O Brasil não é o único país em que o clima é uma preocupação. No Japão, por exemplo, foi realizado o Fórum Global de Ciência e Tecnologia para Resiliência a Desastres 2017, que concordou em formular diretrizes para apoiar plataformas nacionais de Redução de Risco de Desastres (RRD), utilizando ferramentas científicas e tecnológicas de forma eficiente. “Foi produzido um relatório de síntese sobre ciência e tecnologia de desastres”, disse Toshio Koike. Para isso, cada país deve elaborar um documento similar que busque coletar e armazenar conhecimento científico e informações sobre diversas atividades relacionadas à RRD. “A ideia é promover a cooperação internacional e o compartilhamento de conhecimentos entre os atores envolvidos na implementação de medidas de RRD, para apoiar outros países”, ressaltou o especialista.

Mitigar os impactos

Quando os impactos das catástrofes são analisados, percebe-se que a pobreza e a desigualdade são temas indissociáveis deste debate. Vidya Diwakar reconhece que “desastres e mudanças climáticas podem reverter anos de ganhos em desenvolvimento”, uma vez que quando ocorrem em regiões socialmente vulneráveis, causam grandes impactos a longo prazo.

Para reverter esse quadro, a Rede Consultiva sobre Pobreza Crônica (CPAN, na sigla em inglês), na qual ela é pesquisadora sênior, realizou diversos estudos a respeito da pobreza crônica infantil e da dificuldade de manter fora da pobreza aqueles que já conseguiram sair. 

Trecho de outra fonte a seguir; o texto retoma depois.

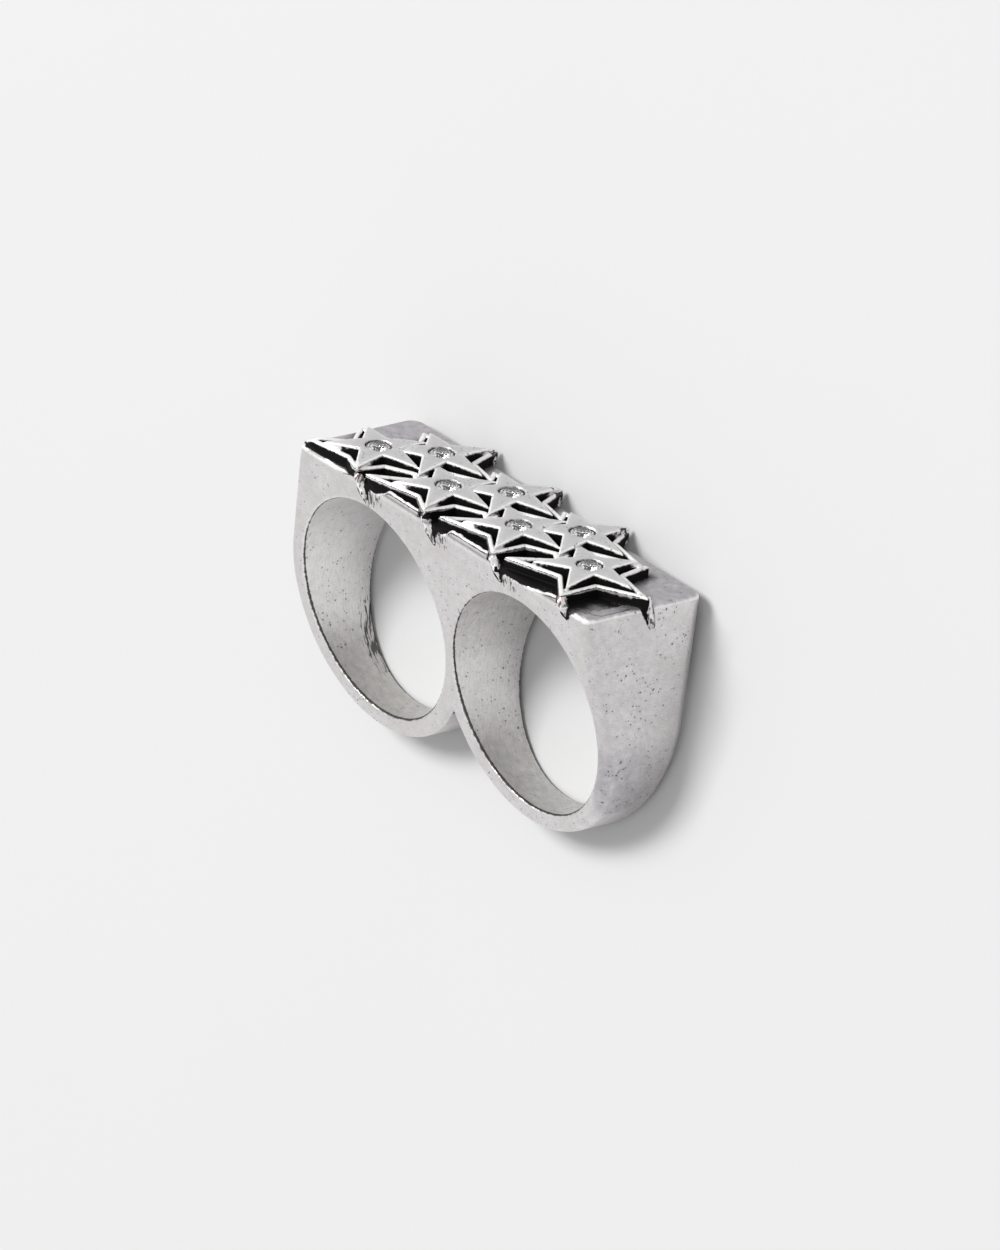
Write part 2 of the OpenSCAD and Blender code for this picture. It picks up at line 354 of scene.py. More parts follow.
def lip_form(x, y, z):
    """The burr that stands along the front edge before the hollows."""
    face = (-y - half_w(z)) * lean_cos
    wall = np.maximum(face + 0.06 + 0.5 * np.clip(-z, 0, 1), -face - 0.42)
    uneven = burr_rough * (grain(x, 0 * y, 0 * z, 0.5, 11) - 0.5)
    return np.maximum(round_max(wall, z - lip_top(x) + uneven, lip_round), -burr_sunk - z)


def rim_top(x):
    """Height of the rim, which is bent down over the left corner."""
    return rim_h - 0.6 * step_up(-x, 17.2, 19.0)


def relief_form(x, y, z):
    """Rim, stars, folded points and the burr on the bar."""
    edge = rim_distance(x, y)
    wall = np.maximum(edge, -(edge + rim_t + 0.06))
    relief = round_max(wall, z - rim_top(x), rim_round)
    for i in range(7):
        relief = soft_min(relief, np.maximum(star_form(x, y, z, i), edge), 0.06)
    relief = np.maximum(relief, np.maximum(-sink, 0.5 - 3 * (y - front_y)) - z)
    rough = burr_rough * (grain(x, y, z, 0.45, 21) - 0.5)
    for fold in FOLDS:
        relief = soft_min(relief, fold_form(x, y, z, fold) + rough, 0.12)
    return relief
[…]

De acordo com dados expostos pela pesquisadora, entre 2000 e 2007, a seca foi um fator na redução da renda familiar na zona rural do Quênia. Para lidar com a imprevisibilidade da seca e do clima, e para permanecerem fora da pobreza, as famílias migram cada vez mais para a economia rural não-agrícola, ou seja, para atividades ligadas à prestação de serviços, à indústria, ao turismo e ao lazer. 

A economista reconhece que “uma recomendação chave para garantir que a agricultura continue a ser um caminho viável para sair da pobreza é o investimento e a adaptação, por exemplo, com relação a técnicas de conservação da umidade do solo, reorganização de sistemas agrícolas, engajamento em agricultura climaticamente inteligente e forte foco na irrigação”. Nitidamente, o papel da ciência e da tecnologia é essencial na tomada de decisões de RRD, conforme foi enfatizado pelo professor Toshio Koike.

As crianças estão incluídas no grupo mais vulnerável e mostram o quanto desastres afetam o bem-estar e serviços associados, como saúde e educação, de diferentes maneiras, durante diferentes períodos do desenvolvimento infantil e adolescente. Por esse motivo, tipos de políticas específicas são necessárias para cada estágio.

A pobreza e as desigualdades no contexto dos desastres

Na análise feita pela CPAN, as famílias que residem em áreas com muitos desastres foram encontradas em maior risco de pobreza crônica e empobrecimento na Índia, e também associadas com menor renda no Quênia rural. Dentre esses grupos mais pobres, além das crianças, as mulheres também são mais vulneráveis. Elas tornam-se facilmente empobrecidas no contexto dos conflitos decorrentes dos desastres e, muitas vezes, carecem de justiça e apoio. Esses resultados enfatizam a necessidade de se ter uma maior consideração das questões de equidade e inclusão na política, planejamento setoriais e nas respostas a desastres.

Dessa forma, a sessão mostrou que o clima e o risco de desastres devem ter um foco mais forte na política de desenvolvimento socioeconômico. Se o objetivo é reduzir a pobreza, “há uma necessidade não apenas de combater a pobreza crônica, parar o empobrecimento e sustentar a fuga da pobreza, mas, ao fazê-lo, assegurar que os países possam construir capacidades adaptativas para ajudar a apoiar os resultados do desenvolvimento infantil ao longo da vida”, contou Vidya Diwakar. Os desastres também podem ter efeitos intergeracionais, e assim, um foco na infância e no curso da vida são análises particularmente justificadas do bem-estar a longo prazo.